Dramaturge et homme de théâtre franco-ontarien, il signe une dizaine de pièces, notamment À la gauche de Dieu et L’insomnie. Il a côtoyé Hélène Gravel chez les Draveurs, troupe iconique qui, dans les années 1970s, naissait à l’École secondaire Macdonald-Cartier à Sudbury. Ils ont également été collègues lors de leur passage au Théâtre du Nouvel Ontario quelques années plus tard. 

Crédit image : Jacques Gravel

« À Sudbury, juste le fait de faire du théâtre en français, c’est un acte politique », souligne Robert Marinier. « On n’est pas juste en train d’affirmer qu’on est francophones, mais qu’on est une culture vivante ». 

« Pour moi, Hélène Gravel est à la source de tout ça ». 

Selon lui, elle allait donner à la jeunesse franco-ontarienne l’inspiration de s’écrire un théâtre à son image, dans sa langue et son parlé.

« Ce qu’elle a donné à l’Ontario français, au théâtre, au milieu scolaire l’inspiration, c’est  la possibilité de dire que le théâtre étudiant, ça veut dire quelque chose – puis, on va commencer à écrire nos propres shows, on ne va pas juste monter les shows des autres », explique Robert Marinier.

« Je me souviens, moi je revenais de l’école, puis j’allais voir ses shows. J’étais toujours émerveillé – par l’invention, mais aussi par le fait qu’elle laissait les jeunes écrire leur propre spectacle ». 

« Et c’est ça qui est à la beauté de la chose ».

Yves Doyon raconte Gravel

Yves Doyon était parmi ces jeunes qui souhaitaient se dire.

« Gravel, c’était pour moi une force – une disruptor », me lance l’artiste, musicien et la voix du groupe musical En Bref. Il allait connaître Hélène Gravel lors de son passage chez les Draveurs à l’École secondaire Macdonald-Cartier.

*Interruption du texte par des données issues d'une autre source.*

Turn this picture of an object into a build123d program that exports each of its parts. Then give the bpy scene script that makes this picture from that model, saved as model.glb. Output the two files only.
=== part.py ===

« C’est quelqu’un qui dérangeait assez pour faire bouger l’aiguille dans son environnement, qui provoque, qui déstabilise juste assez pour que les gens soient sur leur X. Qu’ils trouvent leur place, toute leur place ».

Y compris dans notre francophonie.

Les membres de la distribution de la pièce Par osmose, une création collective des Draveurs. Archives

Yves Doyon a été membre de la distribution de la pièce Par osmose en 1990, une création collective des Draveurs, un texte à l’image d’une jeunesse franco-ontarienne habitée par une situation identitaire précaire. Hélène allait permettre à cette jeunesse de prendre son envol.

« Ça a toujours été ben francophone à la maison », dit Yves Doyon de son cheminement linguistique. « Il y avait quand même une prise de conscience et une décision consciente à prendre à un moment donné. Voir, est-ce que je perds mon français? » 

« Par osmose – il y avait le trajet du projet, puis de créer ça collectivement. Et là, t’avais en parallèle le trajet, le parcours du jeune ado qui a des décisions à prendre par rapport à qui il veut être et comment il veut être avec les autres ».

« Vraiment, c’est vraiment remarquable. Je suis reconnaissant », conclut Yves Doyon. « Hélène – c’était une femme hyper forte, hyper sensible, pleine d’empathie. Elle savait nous pousser et s’occuper de nous autres et d’encourager notre prise en main ». 

Les enfants d’Hélène Gravel

Hélène s’est éteinte en novembre 2000. Elle avait 53 ans. 

En une ovation rugissante, accompagnée de cris de « Bravo Hélène! », nous – les générations de jeunes théâtreux qu’elle avait nourris de sa flamme  – l’avons arrosé de nos larmes lors de bouleversantes funérailles à l’église Sainte-Anne des Pins à Sudbury. 

Un an plus tard, en guise de témoignage à cette complice, amie et âme sœur, l’École publique Hélène-Gravel ouvrait ses portes à une nouvelle génération d’enfants franco-ontariens.

Archives

« On va se souvenir d’Hélène. Elle sera toujours ce qu’elle a fait pour ses étudiants » affirme Robert Marinier.

Quand à lui, Yves Doyon dit : « On est les enfants de Gravel. C’était la mère à tout le monde. Je ne sais pas s’il y en a qui le disent, ça, même si on le ressent tous ».

Orphelins de cette magnifique bête de scène, nous étions aussi conscients d’être sa relève. 

En nous, Hélène Gravel reste immortelle. 

Les opinions exprimées dans cet article n’engagent que leurs auteur(e)s et ne sauraient refléter la position d’ONFR+ et du Groupe Média TFO.